The second problem with Hurd’s argument is that it fails to identify the limitations of ascribing responsibility to a particular agent. In saying that a person is responsible for some particular act (X), one is not committed to saying that the person is responsible for all the consequences of X (i.e. for bearing all the moral burdens associated with the act). To use a simple analogy, if I choose to go cycling without a helmet, I assume a certain risk of being in an accident. But it does not follow that I should necessarily bear all the costs associated with an accident, should one occur. That cost is likely to be borne socially, by either a governmental or private insurance fund, because that is a more appropriate way of distributing the associated burden. The same might be true in the case of intoxicated decisions to consent to sex. The agent might be responsible for some of her intoxicated behaviour, but not for all the consequences of her consent.
2. Estrich’s Argument: Intoxicated Consent may not be Valid
We move on then to consider Estrich’s opposing argument. This argument holds that the responsibility claim does not entail the validity of intoxicated consent. In making this argument, Estrich relies on analogies that are, in my experience, extremely common in the debate about consent and intoxication. She also uses these analogies to directly engage with the issue of distributing moral burdens associated with particular kinds of activities.
She points out that we don’t always hold the victims of other sorts of crimes morally accountable for getting themselves into a position where it was more likely for those crimes to occur. Instead, we resolutely impose moral accountability on those who carry out the crimes. She thinks it follows from this that we shouldn’t leap to the conclusion that someone who signals consent whilst voluntarily intoxicated is morally accountable for that consent. She gives the following examples to illustrate her point:
[we would not impose the risk burden on] people who walk alone on dangerous streets at night and get mugged or people who forget to lock their cars or leave the back windows of their houses wide open.
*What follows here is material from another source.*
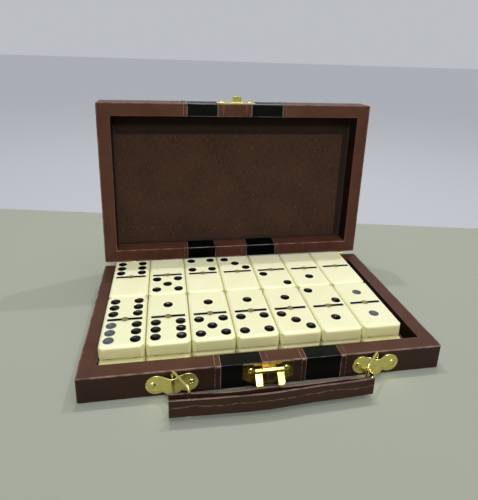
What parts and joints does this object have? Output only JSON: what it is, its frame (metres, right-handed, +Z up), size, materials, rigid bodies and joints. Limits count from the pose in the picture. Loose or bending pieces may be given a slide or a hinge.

The analogies can be made even stronger. I would argue that we wouldn’t impose the moral burden on such people even if they were voluntarily intoxicated at the time. I could walk down a dangerous street whilst voluntarily intoxicated, but that wouldn’t mean that I wasn’t being criminally assaulted if I got beaten up by a group of thugs when I did. Why shouldn’t we adopt a similar approach in the case of intoxicated consent?
To put this in slightly more formal terms:
- (4) People who perform actions that raise the risk of their being victims of crime (whilst voluntarily intoxicated) do not necessarily bear the moral burdens associated with those crimes (e.g. people who walk down dangerous alleyways or who forget to lock their cars are not responsible if they are mugged or robbed); the criminals bear the moral burden.
- (5) The woman who consents whilst voluntarily intoxicated is like (or might be like) the victims of crime in these cases in all morally important respects.
- (6) Therefore, the woman may not necessarily bear the moral burden associated with her intoxicated consent.
There is some appeal to this argument. It echoes the strong anti-victim blaming arguments one finds elsewhere in the literature on sexual assault. To take an obvious example, we (rightly) would not say that a woman who wore a revealing skirt should shoulder some of the moral burden associated with her sexual assault, even if it was true that wearing such a skirt raised the probability of her being sexually assaulted.
Still, there are problems with the argument. These can be detected in the slightly equivocal expression of premise (2). This expression is mine, not Estrich’s or Wertheimer’s, but it reveals a certain weakness in the case that Estrich is trying to make. To understand this weakness, you have to bear in mind two things. First, throughout this series of posts we are imagining cases in which a woman clearly signals consent to sexual relations whilst voluntarily intoxicated; not simply cases in which women are victims of sexual assault whilst voluntarily intoxicated. The latter sort of cases are, no doubt, common, but they are very different from the former because they may not involve any signal of consent. To put it more pithily, we are imagining cases in which a woman gets drunk, signals consent to sex, and engages in sex; we are not imagining cases in which a woman gets drunk and then someone engages in sexual activity with her without her consent. The second thing we need to bear in mind is the ‘moral magic’ of consent. Consent, if valid, transforms an impermissible act into a permissible one. Thus, determining whether or not valid consent is present always changes our moral interpretation of a given scenario.
These two things suffice to block the analogies upon which Estrich seeks to rely. In her imagined cases, the people really are victims of crime. There is no ambiguity or uncertainty about it. If I walk down the dangerous alleyway, whilst intoxicated, and someone physically attacks me, then I am a victim of crime. The physical attack would be criminal irrespective of whether I was drunk at the time or whether I foolishly assumed the risk associated with walking down that alleyway. This is very different from the intoxicated consent scenario. There is ambiguity and uncertainty in these cases. If the consent is valid, then the act is not criminal; if it is not valid, then it is criminal. The moral interpretation of the case varies dramatically depending on which is true.
To sum up, neither Hurd’s nor Estrich’s argument from analogy settles the matter with respect to the implications of the responsibility claim. Hurd is wrong to suppose that responsibility for criminal activity whilst voluntarily intoxicated entails the validity of consent whilst voluntarily intoxicated. The sorts of capacities required for valid consent seem like they might be higher than the capacities required for responsibility, and hence voluntary intoxication might affect the former but not the latter. Similarly, Estrich is wrong to suppose that an analogy can be drawn between cases in which someone is a clearcut victim of crime (whilst voluntarily intoxicated) and cases in which the moral status of intoxicated consent is in issue.